*DATA SEGMENT*.
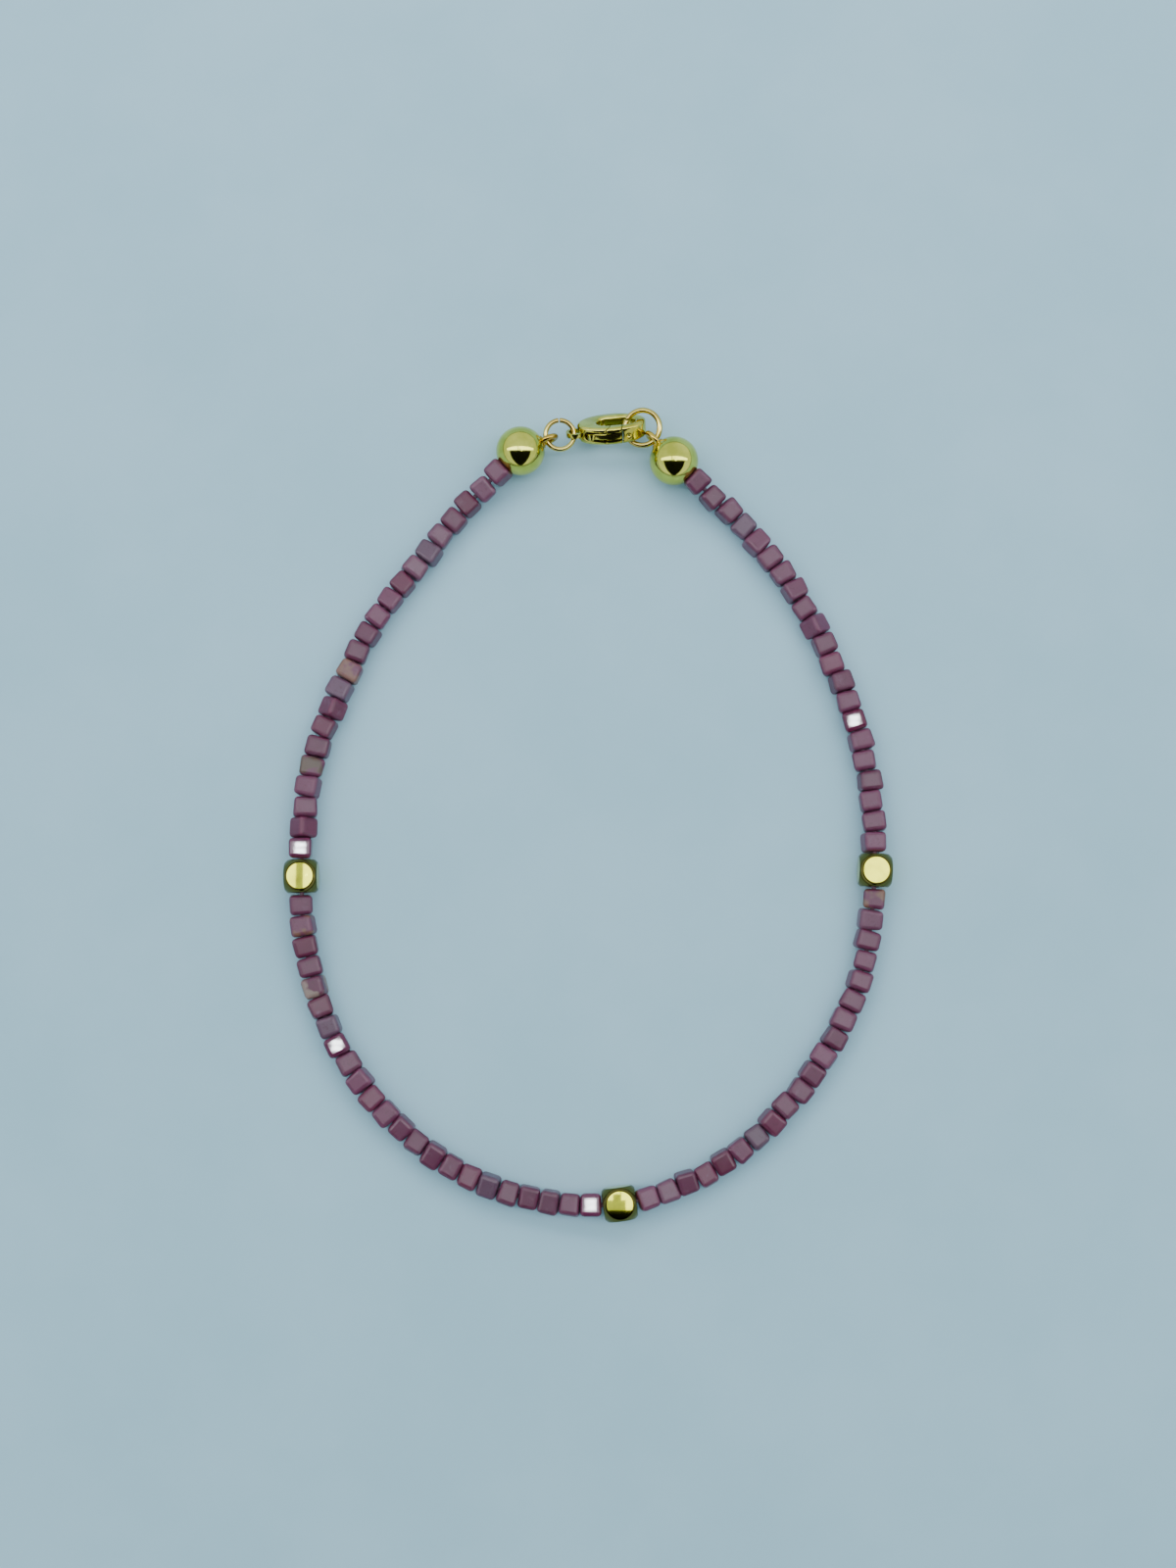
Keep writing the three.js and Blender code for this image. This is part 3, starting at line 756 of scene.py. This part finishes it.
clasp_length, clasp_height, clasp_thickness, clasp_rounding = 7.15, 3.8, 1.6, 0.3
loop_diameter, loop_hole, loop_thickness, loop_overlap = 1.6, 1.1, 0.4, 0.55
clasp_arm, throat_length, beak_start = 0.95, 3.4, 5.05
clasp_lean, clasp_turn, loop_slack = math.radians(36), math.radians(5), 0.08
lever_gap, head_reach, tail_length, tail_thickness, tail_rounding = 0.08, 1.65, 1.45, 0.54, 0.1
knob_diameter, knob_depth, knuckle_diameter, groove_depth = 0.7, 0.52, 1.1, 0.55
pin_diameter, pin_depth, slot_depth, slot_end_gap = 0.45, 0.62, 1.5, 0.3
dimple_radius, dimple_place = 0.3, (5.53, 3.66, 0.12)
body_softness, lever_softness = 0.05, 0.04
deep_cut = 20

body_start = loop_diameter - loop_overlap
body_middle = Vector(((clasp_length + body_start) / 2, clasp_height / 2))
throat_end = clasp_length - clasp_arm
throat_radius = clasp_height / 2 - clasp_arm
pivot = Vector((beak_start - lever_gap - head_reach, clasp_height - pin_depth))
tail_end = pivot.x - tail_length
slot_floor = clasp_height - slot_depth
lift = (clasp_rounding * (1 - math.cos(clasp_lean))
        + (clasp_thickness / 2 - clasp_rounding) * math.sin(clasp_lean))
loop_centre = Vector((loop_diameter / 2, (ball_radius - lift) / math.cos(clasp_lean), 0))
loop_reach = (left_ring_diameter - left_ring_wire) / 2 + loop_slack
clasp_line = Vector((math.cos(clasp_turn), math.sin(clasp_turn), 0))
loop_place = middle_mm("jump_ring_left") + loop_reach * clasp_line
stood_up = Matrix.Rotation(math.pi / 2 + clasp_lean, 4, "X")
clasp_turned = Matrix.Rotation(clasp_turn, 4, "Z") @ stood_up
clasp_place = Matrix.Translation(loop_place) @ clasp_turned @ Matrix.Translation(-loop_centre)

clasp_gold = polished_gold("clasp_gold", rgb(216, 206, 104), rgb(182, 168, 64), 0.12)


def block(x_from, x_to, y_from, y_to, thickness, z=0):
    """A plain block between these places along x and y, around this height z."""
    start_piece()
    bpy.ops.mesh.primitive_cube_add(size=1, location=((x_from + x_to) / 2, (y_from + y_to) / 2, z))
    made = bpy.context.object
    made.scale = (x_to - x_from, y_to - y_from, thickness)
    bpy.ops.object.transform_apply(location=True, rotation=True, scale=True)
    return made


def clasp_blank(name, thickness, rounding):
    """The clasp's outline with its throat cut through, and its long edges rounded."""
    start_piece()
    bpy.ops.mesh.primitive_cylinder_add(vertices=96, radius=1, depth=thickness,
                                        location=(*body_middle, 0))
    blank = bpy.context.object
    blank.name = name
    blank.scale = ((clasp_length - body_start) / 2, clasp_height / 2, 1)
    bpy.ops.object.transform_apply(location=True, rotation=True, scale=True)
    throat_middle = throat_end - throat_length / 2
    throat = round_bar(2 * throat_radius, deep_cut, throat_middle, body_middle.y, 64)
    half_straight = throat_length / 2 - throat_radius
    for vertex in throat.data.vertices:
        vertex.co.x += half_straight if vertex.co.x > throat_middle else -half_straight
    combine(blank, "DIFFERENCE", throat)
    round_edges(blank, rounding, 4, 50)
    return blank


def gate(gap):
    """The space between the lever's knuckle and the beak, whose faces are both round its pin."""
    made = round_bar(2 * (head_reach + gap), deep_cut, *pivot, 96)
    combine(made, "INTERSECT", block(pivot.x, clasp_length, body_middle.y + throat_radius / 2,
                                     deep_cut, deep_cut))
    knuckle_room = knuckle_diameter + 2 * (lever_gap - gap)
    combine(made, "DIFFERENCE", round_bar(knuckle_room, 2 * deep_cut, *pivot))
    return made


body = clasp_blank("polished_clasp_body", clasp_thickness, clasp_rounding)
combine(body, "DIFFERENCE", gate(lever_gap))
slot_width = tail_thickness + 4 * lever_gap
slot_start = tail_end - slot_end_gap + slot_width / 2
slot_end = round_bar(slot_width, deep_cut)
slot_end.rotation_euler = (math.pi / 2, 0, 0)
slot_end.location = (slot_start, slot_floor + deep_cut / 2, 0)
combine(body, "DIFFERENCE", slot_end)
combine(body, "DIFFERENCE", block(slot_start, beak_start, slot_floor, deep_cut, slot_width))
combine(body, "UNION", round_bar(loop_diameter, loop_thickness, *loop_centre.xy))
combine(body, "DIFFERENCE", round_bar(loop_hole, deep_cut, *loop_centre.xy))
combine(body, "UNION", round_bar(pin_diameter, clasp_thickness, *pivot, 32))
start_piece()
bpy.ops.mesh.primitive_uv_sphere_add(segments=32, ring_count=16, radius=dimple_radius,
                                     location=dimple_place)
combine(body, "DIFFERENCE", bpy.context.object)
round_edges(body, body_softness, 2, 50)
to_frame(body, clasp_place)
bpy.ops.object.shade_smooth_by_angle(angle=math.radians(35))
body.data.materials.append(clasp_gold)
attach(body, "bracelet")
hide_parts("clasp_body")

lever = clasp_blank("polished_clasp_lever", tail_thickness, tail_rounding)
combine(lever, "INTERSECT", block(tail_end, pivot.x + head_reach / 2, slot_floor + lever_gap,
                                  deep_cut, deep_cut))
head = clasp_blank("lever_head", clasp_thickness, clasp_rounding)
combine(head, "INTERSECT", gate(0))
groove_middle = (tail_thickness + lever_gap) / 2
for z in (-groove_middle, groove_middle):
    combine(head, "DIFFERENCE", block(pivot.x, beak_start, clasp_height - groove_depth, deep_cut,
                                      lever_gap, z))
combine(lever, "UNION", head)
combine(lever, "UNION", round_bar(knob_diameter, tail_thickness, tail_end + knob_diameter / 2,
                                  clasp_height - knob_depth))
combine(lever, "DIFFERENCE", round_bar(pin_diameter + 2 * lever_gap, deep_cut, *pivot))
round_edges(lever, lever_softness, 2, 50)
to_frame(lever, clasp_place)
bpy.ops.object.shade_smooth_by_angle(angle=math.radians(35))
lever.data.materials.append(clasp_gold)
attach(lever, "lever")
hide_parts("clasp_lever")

*REQUIREMENTS*. Copy each line of the data exactly, leaving nothing out.

*ANSWER FOR THE TASK*.
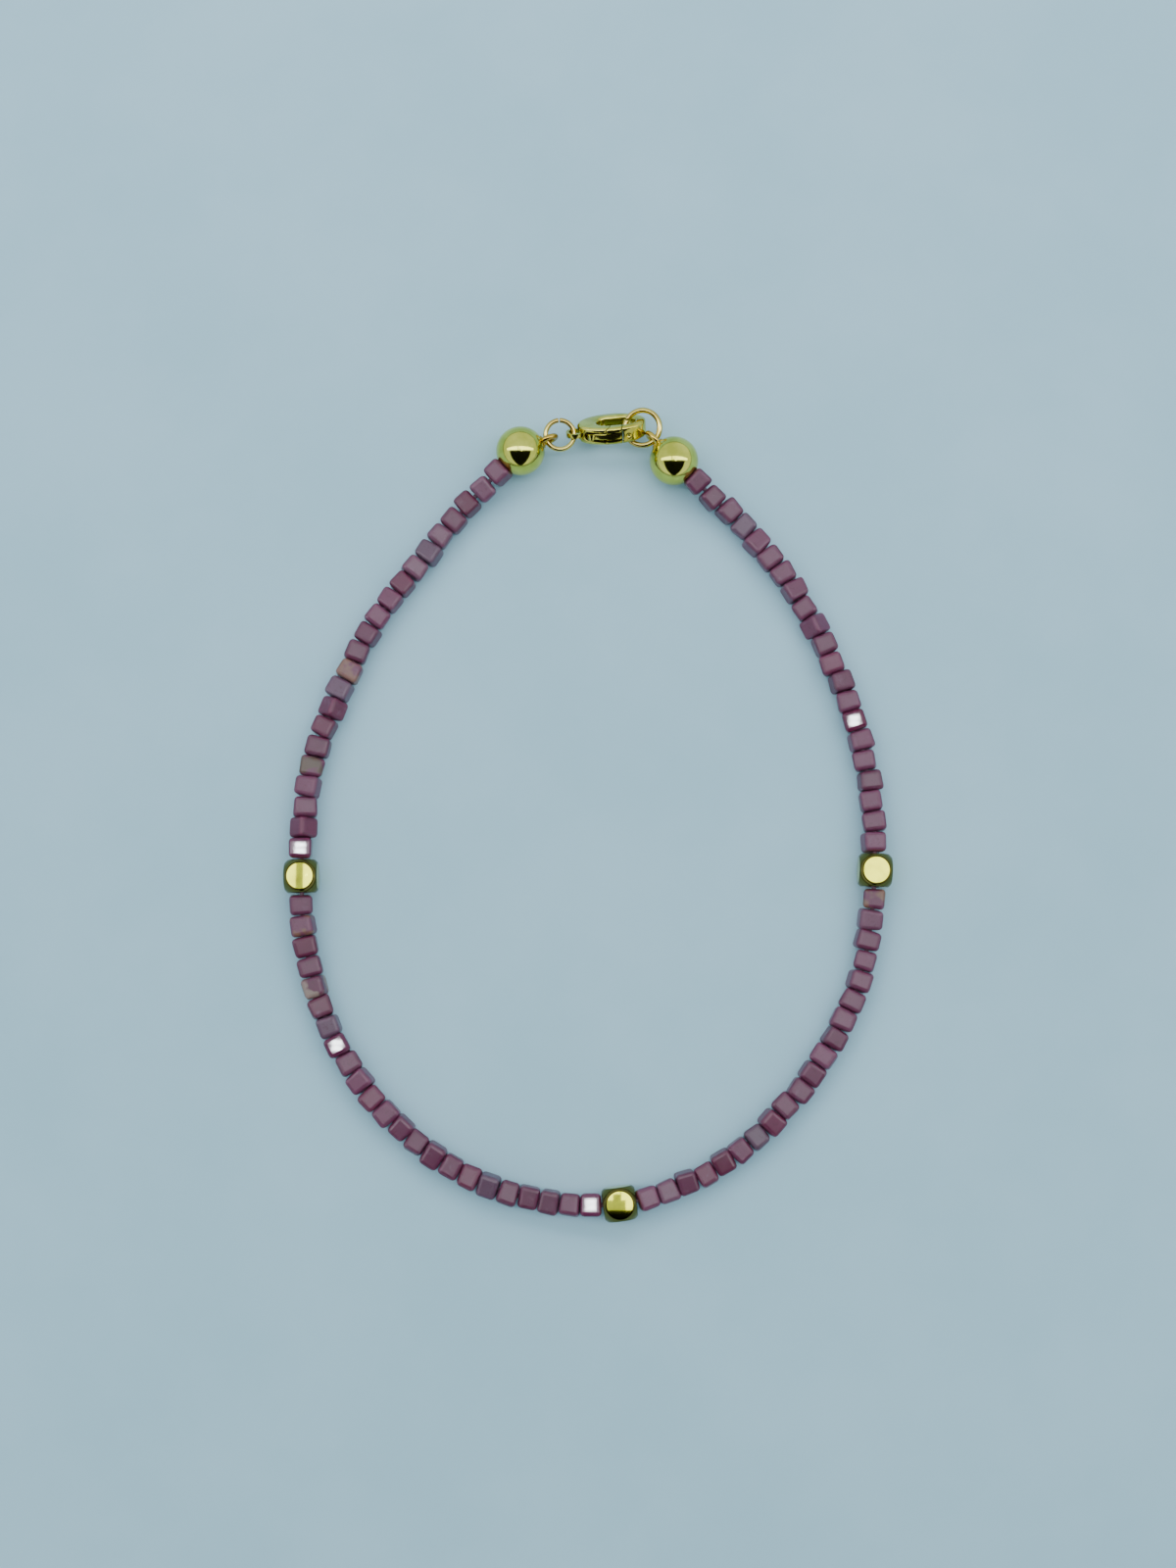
Keep writing the three.js and Blender code for this image. This is part 3, starting at line 756 of scene.py. This part finishes it.
clasp_length, clasp_height, clasp_thickness, clasp_rounding = 7.15, 3.8, 1.6, 0.3
loop_diameter, loop_hole, loop_thickness, loop_overlap = 1.6, 1.1, 0.4, 0.55
clasp_arm, throat_length, beak_start = 0.95, 3.4, 5.05
clasp_lean, clasp_turn, loop_slack = math.radians(36), math.radians(5), 0.08
lever_gap, head_reach, tail_length, tail_thickness, tail_rounding = 0.08, 1.65, 1.45, 0.54, 0.1
knob_diameter, knob_depth, knuckle_diameter, groove_depth = 0.7, 0.52, 1.1, 0.55
pin_diameter, pin_depth, slot_depth, slot_end_gap = 0.45, 0.62, 1.5, 0.3
dimple_radius, dimple_place = 0.3, (5.53, 3.66, 0.12)
body_softness, lever_softness = 0.05, 0.04
deep_cut = 20

body_start = loop_diameter - loop_overlap
body_middle = Vector(((clasp_length + body_start) / 2, clasp_height / 2))
throat_end = clasp_length - clasp_arm
throat_radius = clasp_height / 2 - clasp_arm
pivot = Vector((beak_start - lever_gap - head_reach, clasp_height - pin_depth))
tail_end = pivot.x - tail_length
slot_floor = clasp_height - slot_depth
lift = (clasp_rounding * (1 - math.cos(clasp_lean))
        + (clasp_thickness / 2 - clasp_rounding) * math.sin(clasp_lean))
loop_centre = Vector((loop_diameter / 2, (ball_radius - lift) / math.cos(clasp_lean), 0))
loop_reach = (left_ring_diameter - left_ring_wire) / 2 + loop_slack
clasp_line = Vector((math.cos(clasp_turn), math.sin(clasp_turn), 0))
loop_place = middle_mm("jump_ring_left") + loop_reach * clasp_line
stood_up = Matrix.Rotation(math.pi / 2 + clasp_lean, 4, "X")
clasp_turned = Matrix.Rotation(clasp_turn, 4, "Z") @ stood_up
clasp_place = Matrix.Translation(loop_place) @ clasp_turned @ Matrix.Translation(-loop_centre)

clasp_gold = polished_gold("clasp_gold", rgb(216, 206, 104), rgb(182, 168, 64), 0.12)


def block(x_from, x_to, y_from, y_to, thickness, z=0):
    """A plain block between these places along x and y, around this height z."""
    start_piece()
    bpy.ops.mesh.primitive_cube_add(size=1, location=((x_from + x_to) / 2, (y_from + y_to) / 2, z))
    made = bpy.context.object
    made.scale = (x_to - x_from, y_to - y_from, thickness)
    bpy.ops.object.transform_apply(location=True, rotation=True, scale=True)
    return made


def clasp_blank(name, thickness, rounding):
    """The clasp's outline with its throat cut through, and its long edges rounded."""
    start_piece()
    bpy.ops.mesh.primitive_cylinder_add(vertices=96, radius=1, depth=thickness,
                                        location=(*body_middle, 0))
    blank = bpy.context.object
    blank.name = name
    blank.scale = ((clasp_length - body_start) / 2, clasp_height / 2, 1)
    bpy.ops.object.transform_apply(location=True, rotation=True, scale=True)
    throat_middle = throat_end - throat_length / 2
    throat = round_bar(2 * throat_radius, deep_cut, throat_middle, body_middle.y, 64)
    half_straight = throat_length / 2 - throat_radius
    for vertex in throat.data.vertices:
        vertex.co.x += half_straight if vertex.co.x > throat_middle else -half_straight
    combine(blank, "DIFFERENCE", throat)
    round_edges(blank, rounding, 4, 50)
    return blank


def gate(gap):
    """The space between the lever's knuckle and the beak, whose faces are both round its pin."""
    made = round_bar(2 * (head_reach + gap), deep_cut, *pivot, 96)
    combine(made, "INTERSECT", block(pivot.x, clasp_length, body_middle.y + throat_radius / 2,
                                     deep_cut, deep_cut))
    knuckle_room = knuckle_diameter + 2 * (lever_gap - gap)
    combine(made, "DIFFERENCE", round_bar(knuckle_room, 2 * deep_cut, *pivot))
    return made


body = clasp_blank("polished_clasp_body", clasp_thickness, clasp_rounding)
combine(body, "DIFFERENCE", gate(lever_gap))
slot_width = tail_thickness + 4 * lever_gap
slot_start = tail_end - slot_end_gap + slot_width / 2
slot_end = round_bar(slot_width, deep_cut)
slot_end.rotation_euler = (math.pi / 2, 0, 0)
slot_end.location = (slot_start, slot_floor + deep_cut / 2, 0)
combine(body, "DIFFERENCE", slot_end)
combine(body, "DIFFERENCE", block(slot_start, beak_start, slot_floor, deep_cut, slot_width))
combine(body, "UNION", round_bar(loop_diameter, loop_thickness, *loop_centre.xy))
combine(body, "DIFFERENCE", round_bar(loop_hole, deep_cut, *loop_centre.xy))
combine(body, "UNION", round_bar(pin_diameter, clasp_thickness, *pivot, 32))
start_piece()
bpy.ops.mesh.primitive_uv_sphere_add(segments=32, ring_count=16, radius=dimple_radius,
                                     location=dimple_place)
combine(body, "DIFFERENCE", bpy.context.object)
round_edges(body, body_softness, 2, 50)
to_frame(body, clasp_place)
bpy.ops.object.shade_smooth_by_angle(angle=math.radians(35))
body.data.materials.append(clasp_gold)
attach(body, "bracelet")
hide_parts("clasp_body")

lever = clasp_blank("polished_clasp_lever", tail_thickness, tail_rounding)
combine(lever, "INTERSECT", block(tail_end, pivot.x + head_reach / 2, slot_floor + lever_gap,
                                  deep_cut, deep_cut))
head = clasp_blank("lever_head", clasp_thickness, clasp_rounding)
combine(head, "INTERSECT", gate(0))
groove_middle = (tail_thickness + lever_gap) / 2
for z in (-groove_middle, groove_middle):
    combine(head, "DIFFERENCE", block(pivot.x, beak_start, clasp_height - groove_depth, deep_cut,
                                      lever_gap, z))
combine(lever, "UNION", head)
combine(lever, "UNION", round_bar(knob_diameter, tail_thickness, tail_end + knob_diameter / 2,
                                  clasp_height - knob_depth))
combine(lever, "DIFFERENCE", round_bar(pin_diameter + 2 * lever_gap, deep_cut, *pivot))
round_edges(lever, lever_softness, 2, 50)
to_frame(lever, clasp_place)
bpy.ops.object.shade_smooth_by_angle(angle=math.radians(35))
lever.data.materials.append(clasp_gold)
attach(lever, "lever")
hide_parts("clasp_lever")